Luckily for me, she would back up her iPhone onto iTunes. I did a lot of research on how to retrieve text messages and pictures. I learned that there were programs, like Dr. Fone, that could do such things either on a backed up phone on iTunes, or directly from the phone. Because her phone had been password-protected I could not extract any information directly from the iPhone. But I was able to do it off of iTunes because that's where she backed up her phone. That was her biggest stupid mistake with trying to hide everything. I bought two types of those programs to make sure that I could get everything possibly available. When I extracted the information, I felt my world turned upside down. Prior to that I was somewhat in a state of denial, and I still believed that she was stuck in a rut and would eventually get out of it. I wasn't able to get anything out of Snapchat. But I did find hundreds upon hundreds of messages on her Kik and Voxer accounts. 90% of them sexual. I was also able to extract several deleted pictures. Many of her and Many of other men. I didn't know what to do. It was like I was living in a dream, a horrible dream, and I just thought eventually me and my wife would wake up and would go back to normal. I was still in a thought process that this only happened to other people- not my family. The Kik messages were time stamped. The same way I compared her phone activity to days when she was off work or had left the house, I was able to compare the Kik chats. To my surprise, the Kik chats were not only in the middle of the night while me and my family were sleeping, or while we were out of the house, they were also occurring while she was at work. As I was reading the Kik and Voxer chats, I remember being completely dumbfounded, my jaw was dropped the entire time. She was a completely different person. She had never spoken to me sexually the way she was speaking to these people. There were graphic examples of what she would do to them if she ever met up with them. She teased them about all her sexual "skills". She told them that she would have to take care of herself while on the job or pull over while she was in the car because the other men were turning her on so much. She used a lot of the same dirty talk that me and her would have, but plus a lot more I have never heard her say.

I remember originally thinking that this could not have been her. Stupidly, for a brief time I was actually deluding myself by thinking that maybe someone else was using her Kik account on her phone. Me and my wife had always had a good sex life and we had always been adventurous, but this took it to a whole different level. It took me several days to read all of the chats. If I had printed them all off, it would've been over a ream of paper. The chats basically began about three or four months before we moved into the new house. There were a total of four men she was speaking to in that manner.

I was covertly reading the Kik and Voxer chats while she was asleep. I remember wanting to storm into the bedroom, grab her by the shoulder, and tell her to explain herself right then and there. Thank God I did not. And it was the hardest thing not to do.

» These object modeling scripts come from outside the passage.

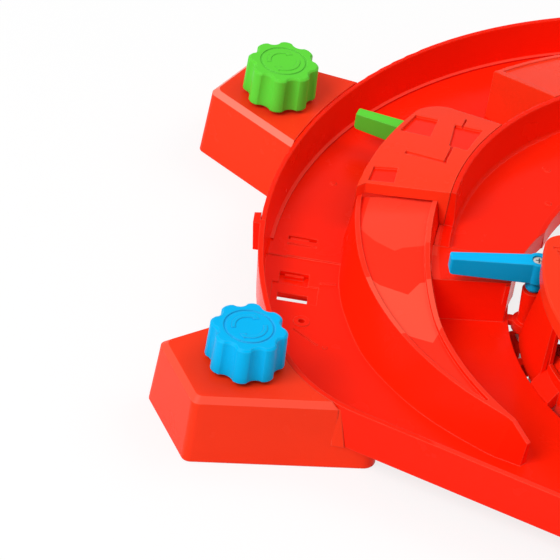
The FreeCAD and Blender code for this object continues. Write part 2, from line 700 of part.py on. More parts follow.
def pod_housing(drive):
    side = drive["side"]
    shoulder = POD_Z - POD_CHAMFER
    shell = pod_loft(side, [pod_level(0.0, 0.0), pod_level(shoulder, 0.0), (-POD_CHAMFER, -POD_CHAMFER, POD_Z)])
    shell = shell.cut(ring_envelope(POD_GAP, SKIRT_Z - SEAT))
    ceiling = -POD_WALL - POD_CHAMFER
    inside = pod_loft(side, [pod_level(-1.0, -POD_WALL), pod_level(shoulder - 1.0, -POD_WALL),
                             (ceiling, ceiling, POD_Z - POD_WALL)])
    inside = inside.cut(ring_envelope(POD_GAP + POD_WALL, SKIRT_Z - SEAT - POD_WALL))
    kx, ky = drive["knob"]
    solids = [post(kx, ky, SHAFT_D / 2 + 3.5, 22.0, POD_Z - 1.0),
              post(kx, ky, KNOB_COLLAR_D / 2, POD_Z - 0.5, KNOB_Z - SLIDE)]
    pilots = []
    for x, y in pod_screws(side):
        high = SKIRT_Z - 1.0 if math.hypot(x, y) < RIM_R + 4 else POD_Z - 1.5
        solids.append(post(x, y, 3.4, BASE_PLATE + SEAT, high))
        pilots.append(post(x, y, SCREW_D / 2, 0, 9.0))
    shell = shell.cut(inside).fuse(solids)
    through = post(kx, ky, SHAFT_D / 2 + RUN, 10, KNOB_Z)
    return solid_of(shell.cut(pilots + [through, rail_tunnel(drive, 12, 72)]))


def pod_base(drive):
    side = drive["side"]
    shrink = POD_WALL + BASE_PLAY
    base = pod_loft(side, [pod_level(0.0, -shrink), pod_level(BASE_PLATE, -shrink)])
    kx, ky = drive["knob"]
    bearing = tube(kx, ky, 6.2, SHAFT_D / 2 - 1.5 + RUN, BASE_PLATE - 0.5, GEAR_Z - SLIDE)
    holes = []
    for x, y in pod_screws(side):
        holes += [post(x, y, SCREW_D / 2 + 0.5, -1, 5), post(x, y, 3.2, -1, 1.4)]
    return solid_of(base.fuse(bearing).cut(holes))


def pod_base_screws():
    screws = []
    for drive in (GREEN, BLUE):
        for x, y in pod_screws(drive["side"]):
            head = post(x, y, 2.9, 0.1, 1.4 - SEAT)
            screws.append(solid_of(head.fuse(post(x, y, SCREW_D / 2 - PILOT_PLAY, 1.0, 8.4))))
    return Part.makeCompound(screws)


# Knobs
def lobed_wire(radius, valley, z, x, y, turn):
    """Rounded lobes and broad valleys round a circle."""
    step = 2 * math.pi / KNOB_LOBES
    edges = []
    lobe = 0.23 * step
    shoulder = radius - 0.75
    for i in range(KNOB_LOBES):
        a = math.radians(turn) + i * step
        polar = ((shoulder, a - lobe), (radius, a), (shoulder, a + lobe), (radius - valley, a + step / 2),
                 (shoulder, a + step - lobe))
        v = [V(x + r * math.cos(t), y + r * math.sin(t), z) for r, t in polar]
        edges += [Part.Arc(v[0], v[1], v[2]).toShape(), Part.Arc(v[2], v[3], v[4]).toShape()]
    return Part.Wire(edges)


def knob(drive):
    kx, ky = drive["knob"]
    r = KNOB_D / 2
    top = KNOB_Z + KNOB_H
    turn = drive["lobes"]
    shoulder = lobed_wire(r, KNOB_VALLEY, top - 1.0, kx, ky, turn)
    body = stations([lobed_wire(r + KNOB_DRAFT, KNOB_VALLEY, KNOB_Z, kx, ky, turn), shoulder], True)
    body = body.fuse(stations([shoulder, lobed_wire(r - 1.0, KNOB_VALLEY, top, kx, ky, turn)], True))
    inner = r - KNOB_VALLEY - KNOB_WALL
    hollow = tube(kx, ky, inner, SHAFT_D / 2 + 2.4, KNOB_Z - 1, top - 2.6)
    groove = tube(kx, ky, 11.6, 10.7, top - 0.5, top + 1)
    return solid_of(body.cut([hollow, groove, post(kx, ky, SHAFT_D / 2, KNOB_Z - 1, top - 3.4)]))


def gear_wire(teeth, radius, z, first=None, last=None):
    """Involute teeth round the origin, a gap centred on +X; full circle or teeth first..last on a sector."""
    base = radius * math.cos(math.radians(PRESSURE))
    tip = radius + ADDENDUM
    root = radius - DEDENDUM
    inv = math.tan(math.radians(PRESSURE)) - math.radians(PRESSURE)
    thick = math.pi * MODULE / 4.0 - FLANK_PLAY

    def half(rho):
        ang = math.acos(base / max(rho, base))
        return thick / radius + inv - (math.tan(ang) - ang)

    full = first is None
    order = range(teeth) if full else range(first, last + 1)
    step = 2 * math.pi / teeth
    radii = sorted({root, max(root, base), (max(root, base) + tip) / 2.0, tip})
    chain = []
    for k in order:
        mid = (k + 0.5) * step
        chain += [(rho, mid - half(rho)) for rho in radii]
        chain += [(rho, mid + half(rho)) for rho in reversed(radii)]
    if not full:
        hub = LEVER_SHAFT_D / 2 + 1.6
        chain.append((hub, chain[-1][1] + 0.25))
        chain.append((hub, (chain[-1][1] + chain[0][1]) / 2.0 + math.pi))
        chain.append((hub, chain[0][1] - 0.25))
    pts = [V(r * math.cos(a), r * math.sin(a), z) for r, a in chain]
    return Part.makePolygon(pts + [pts[0]])


def placed_gear(drive, wire, height, x, y):
    n = drive_frame(drive)[1]
    return turned(Part.Face(wire).extrude(V(0, 0, height)), x, y, math.degrees(math.atan2(n[1], n[0])))


def knob_pinion(drive):
    r1 = drive_frame(drive)[2]
    kx, ky = drive["knob"]
    gear = placed_gear(drive, gear_wire(PINION_TEETH, r1, GEAR_Z), GEAR_H + 0.6, kx, ky)
    top = KNOB_Z + KNOB_H - 3.6
    shaft = post(kx, ky, SHAFT_D / 2, GEAR_Z + 1, KNOB_Z)
    grip = post(kx, ky, SHAFT_D / 2 - 0.02, KNOB_Z - 1, top)
    collar = post(kx, ky, SHAFT_D / 2 + 1.6, 20.0, 22.0 - SLIDE)
    pin = post(kx, ky, SHAFT_D / 2 - 1.5, BASE_PLATE + SLIDE, GEAR_Z + 1)
    return solid_of(gear.fuse([shaft, grip, collar, pin]))


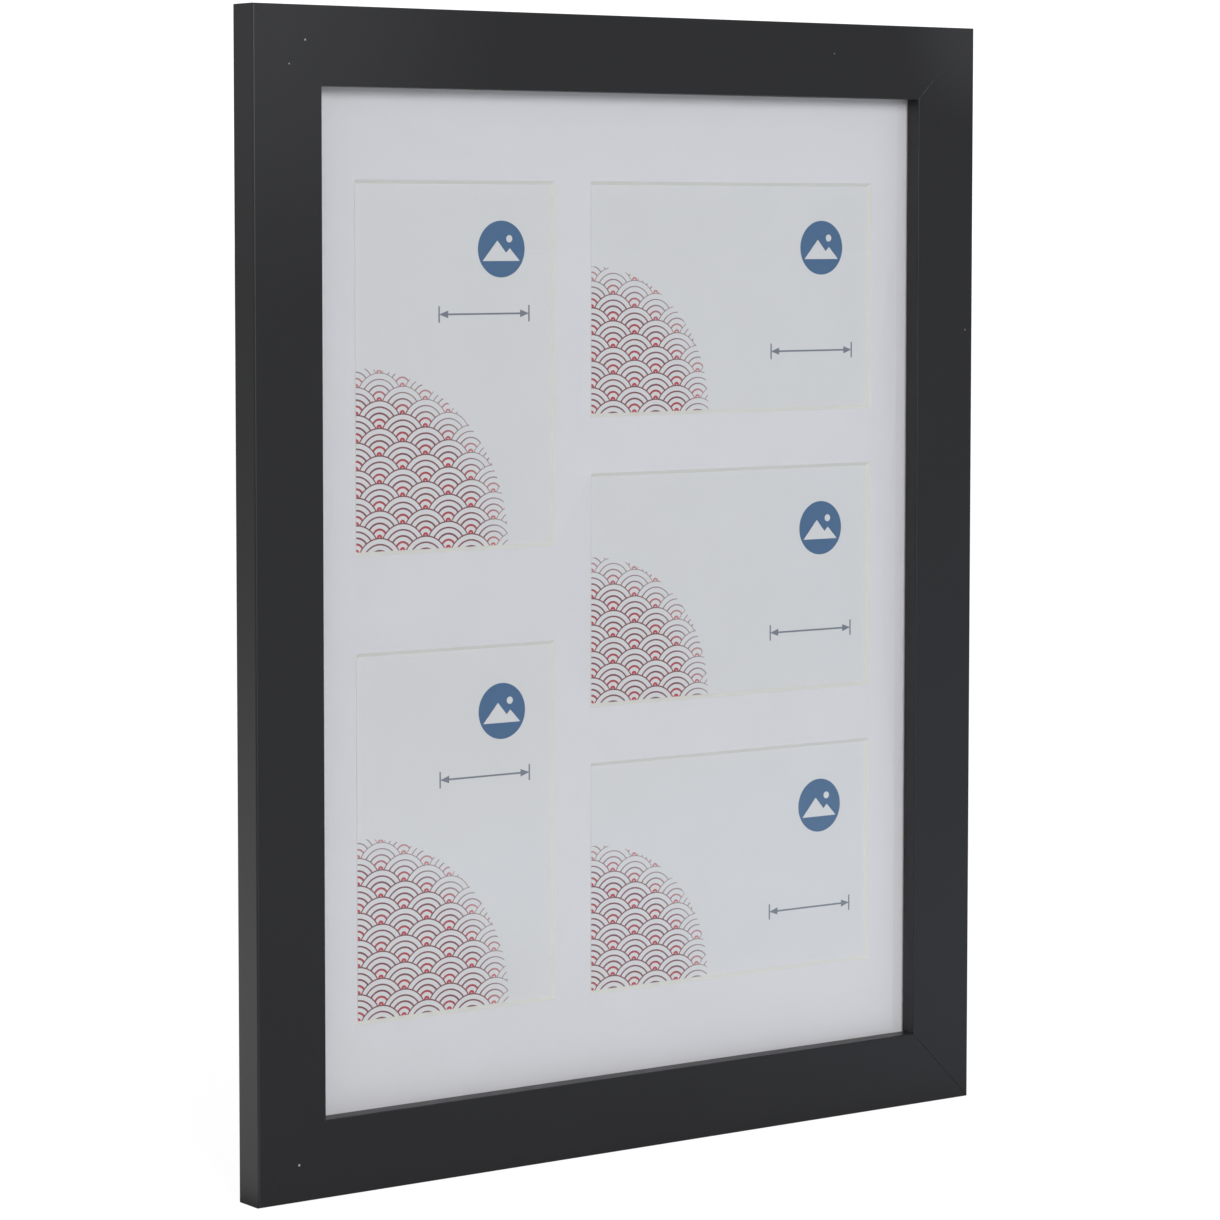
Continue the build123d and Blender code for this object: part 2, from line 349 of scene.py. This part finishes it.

Even though I had more than enough evidence to know she was at least cheating on me emotionally, I still needed to know if there was an actual physical affair among any of these people, so I continued to play dumb. The previous phone records that I had found before all this, were from people out of state, several hundred miles away. So I still had hope that she had not slept with another man, but I had no idea if these were the same people that she spoke to over the telephone and texted.

I played dumb. From that point forward I didn't complain about anything, I acted like everything that was happening in our marriage was fine. Ironically, that did make our marriage better, at least superficially. There were a few times that we actually went out to dinner together, we sometimes went on nice walks in the park, and had nice small talk. Basically if I had not known what I knew, I would have thought that our marriage was getting better and better as it should've been. Eventually I felt comfortable enough to ask her why she had a passcode on her phone. She told me it was to keep the two little kids off of it. I acted like that was completely reasonable, but I asked her why she didn't tell me about it. Because I played it cool for over a week, and there was no stress between us, at least no arguments, she reluctantly gave me the password to unlock her phone. Another stupid mistake on her part.

With that information, I waited until after she was well asleep and I plugged in her phone using the two applications to retrieve deleted data. I found even more pictures. More ****ty messages about what she would do with those men if she saw them in person and what she was doing to herself when she saw pictures of those other men. With that new information, I was able to find out that it was happening even as of that day.

By extracting information from her phone, I was also able to get her email passwords from her iPhone notes. I got into her email, and as luck would have it, she allowed a setting on her Voxer account to send a preview of any messages as an email notification. The email notification would be sent if she had not checked her Voxer messages for a day. It help me confirm when she began using Voxer. It Didn't appear that she had deleted any of those email notifications. Obviously, I took pictures of any Voxer message notifications that showed she was being a ****ty *****. Again, it did not show the entire message which she had not yet checked at the time, but it did show the first 10 words of any message she had not checked at that time. Out of the 90 or 100 emails which were Voxer notifications, about 20 or 30 of them had inappropriate messages to her. Those included requests for pictures of her in the shower, or how hot she looked.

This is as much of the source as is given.